案内板から脇道を入っていくと、市道の喧騒が嘘のように鎮まり静寂な雰囲気が漂います。
境内までの道すがら、薫的和尚生母のお墓が建てられていました。
さらに数分ほど歩くと、薫的神社の鳥居が顔をのぞかせます。
山々に囲まれた鎮守の森では、俗世を離れ神域に佇む古社が訪れた人々を出迎えてくれます。
重厚感のある明神鳥居の前に立つと、猛々しい狛犬たちの視線を感じます。
薫的神社の狛犬は、起源とされる古代オリエントの神殿を守る霊獣とされていた時代の獅子像と重なります。

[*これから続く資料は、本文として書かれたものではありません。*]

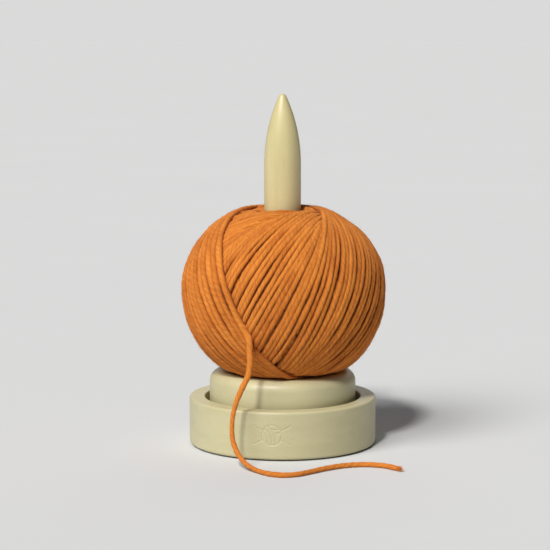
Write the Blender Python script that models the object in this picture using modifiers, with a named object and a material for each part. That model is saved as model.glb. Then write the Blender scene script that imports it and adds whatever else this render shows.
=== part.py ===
"""A yarn holder: a turned wooden base, a disc that turns in it on a ball bearing, and a pointed peg for a ball of yarn.

Blender 4.5. Metres, +Z up, with the origin on the table under the middle of the base. One object for each piece.
"""

from math import acos, cos, degrees, pi, radians, sin, sqrt, tau

import bmesh
import bpy
from mathutils import Matrix, Vector

MM = 0.001
GAP = 0.3 * MM  # between pieces that touch
OVERCUT = 1.0 * MM  # how far a cutter runs past the face that it opens

PARTS = "yarn_holder"  # the collections
CUTTERS = "cutters"

# Driving dimensions
BASE_RADIUS = 53.5 * MM
RIM_Z = 27.5 * MM
DISC_RADIUS = 41.9 * MM
DISC_TOP_Z = 42.3 * MM
SPINDLE_RADIUS = 10.5 * MM
SPINDLE_TIP_Z = 200.0 * MM
YARN_RADIUS = 58.0 * MM

# Base
BASE_BOTTOM_Z = 0.8 * MM  # the pads hold it this far off the table
WELL_RADIUS = 44.6 * MM
WELL_FLOOR_Z = 10.2 * MM
WELL_FILLET = 2.0 * MM
RIM_INNER_ROUND = 0.8 * MM
RIM_OUTER_ROUND = 1.3 * MM
BASE_FOOT_ROUND = 1.5 * MM
COUNTERBORE_RADIUS = 11.0 * MM
COUNTERBORE_Z = 6.2 * MM  # its roof, which the bush's flange bears on

# Felt pads under the base
PAD_COUNT = 4
PAD_RADIUS = 6.0 * MM
PAD_THICK = 1.9 * MM
PAD_CIRCLE_RADIUS = 42.0 * MM

# Thrust ball bearing
STEEL_BALL_COUNT = 12
STEEL_BALL_RADIUS = 2.5 * MM
TRACK_RADIUS = 22.0 * MM  # from the axis to the balls' centres
GROOVE_RADIUS = STEEL_BALL_RADIUS + GAP
GROOVE_DEPTH = 1.1 * MM
RACE_INNER_RADIUS = 14.0 * MM
RACE_OUTER_RADIUS = 36.0 * MM
RACE_THICK = 2.4 * MM
LOWER_RACE_Z = WELL_FLOOR_Z + GAP
TRACK_Z = LOWER_RACE_Z + RACE_THICK - GROOVE_DEPTH + GROOVE_RADIUS
UPPER_RACE_Z = TRACK_Z + GROOVE_RADIUS - GROOVE_DEPTH
CAGE_THICK = 1.2 * MM
CAGE_HALF_WIDTH = 4.6 * MM

# Countersunk screws that hold the two races
SCREW_COUNT = 3
SCREW_CIRCLE_RADIUS = 31.0 * MM
SCREW_LENGTH = 7.5 * MM
SCREW_RADIUS = 1.25 * MM
SCREW_POINT = 2.0 * MM
SCREW_HEAD_RADIUS = 2.7 * MM
SCREW_HEAD_HEIGHT = 1.5 * MM
SCREW_SINK = 0.15 * MM  # how far the head lies below the race's face

# Turntable disc
DISC_BOTTOM_Z = UPPER_RACE_Z + RACE_THICK + GAP
DISC_TOP_ROUND = 6.3 * MM
DISC_BOTTOM_ROUND = 1.2 * MM
SOCKET_FLOOR_Z = 30.9 * MM  # of the socket that the spindle's tenon is glued in
TENON_RADIUS = 7.0 * MM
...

入母屋造銅板杮葺きの拝殿。くすんだ梁や風化した柱からは往時の風情が今でも色濃く残されています。
天を衝く千木(ちぎ)や美しい鰹木(かつおぎ)を戴いた一間社流造の本殿。その趣は今でも神話が息づいているかのようです。
本殿のすぐ隣には、薫的和尚の生母の霊を祀ったと伝わる清川神社が鎮座しています。
多くの人々が合格祈願で薫的神社へ訪れて、だるまを奉納されています。